Stablecoin Supply by Issuer ($US Billions)
The intense growth observed in 2025 was heavily bolstered by the signing of the Guiding and Establishing National Innovation for U.S. Stablecoins (GENIUS) Act on July 18, 2025. This is the first major federal stablecoin law enacted in the U.S. and establishes the early formal regulatory framework for digital currency.
GENIUS also enables direct oversight from the Federal Reserve and the Office of the Comptroller of the Currency (OCC). Following this is the Digital Asset Market Clarity Act (CLARITY), which is focused on establishing a new regulatory framework for digital asset markets and is currently progressing to the Senate.
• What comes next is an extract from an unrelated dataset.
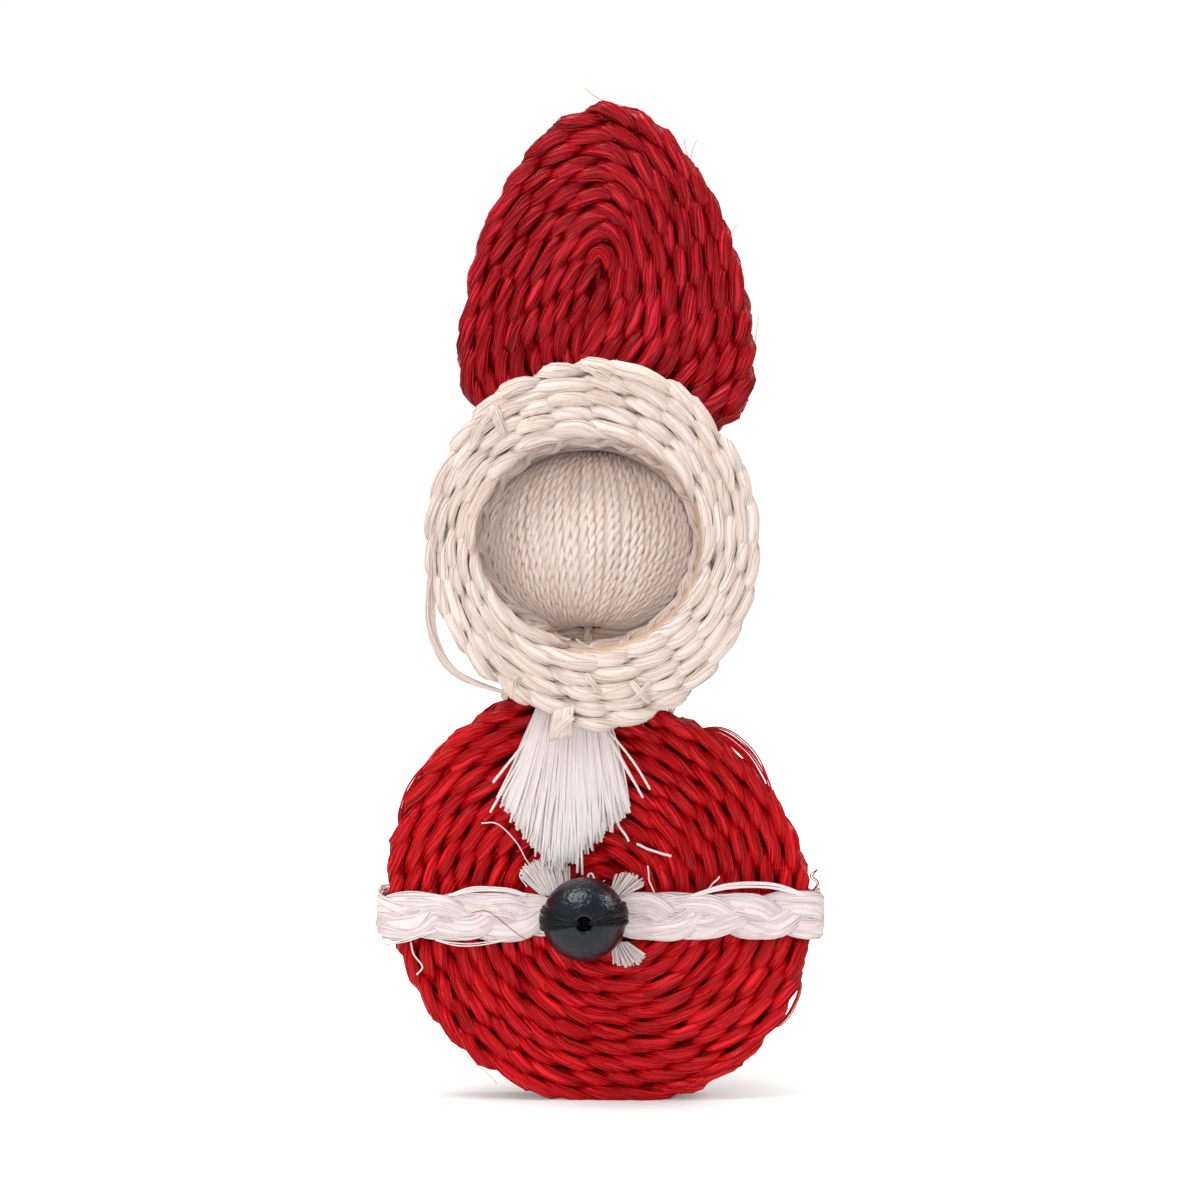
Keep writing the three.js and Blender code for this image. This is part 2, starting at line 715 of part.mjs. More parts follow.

Stablecoins are now the seventeenth-largest holder worldwide of U.S. Treasuries with over $150 billion. The year-end surge also means that more than 1% of all U.S. dollars now exist as tokenized stablecoins on public blockchains. The shifts seen in 2025, and the current legislation underway, point to the compelling fact that digital assets are transitioning from an experimental asset into an impactful class of modern alternatives.
Markets in Motion
The changes experienced from 2025 to 2026 fundamentally shifted the baseline for institutional strategy, moving into a new era of structural realignment. As artificial intelligence evolves into the implementation phase of operational results, its success is becoming a critical filter for market leadership. This technological pivot, paired with high volatility and impactful geopolitical events, has created a landscape where traditional equity benchmarks are no longer the sole arbiters of performance.
The record-shattering milestones in gold, silver, and hedge fund inflows are not merely outliers, but clear indicators that the modern portfolio is being rebuilt around specialized alpha and defensive resilience.
Moving forward, the ability of managers to maintain operational integrity in the face of ongoing supply chain disruptions and geopolitical shifts will be paramount. Investors and fund managers alike should remain vigilant and closely monitor how macro pressures further influence commodity volatility, as well as the continued institutionalization of alternative asset classes.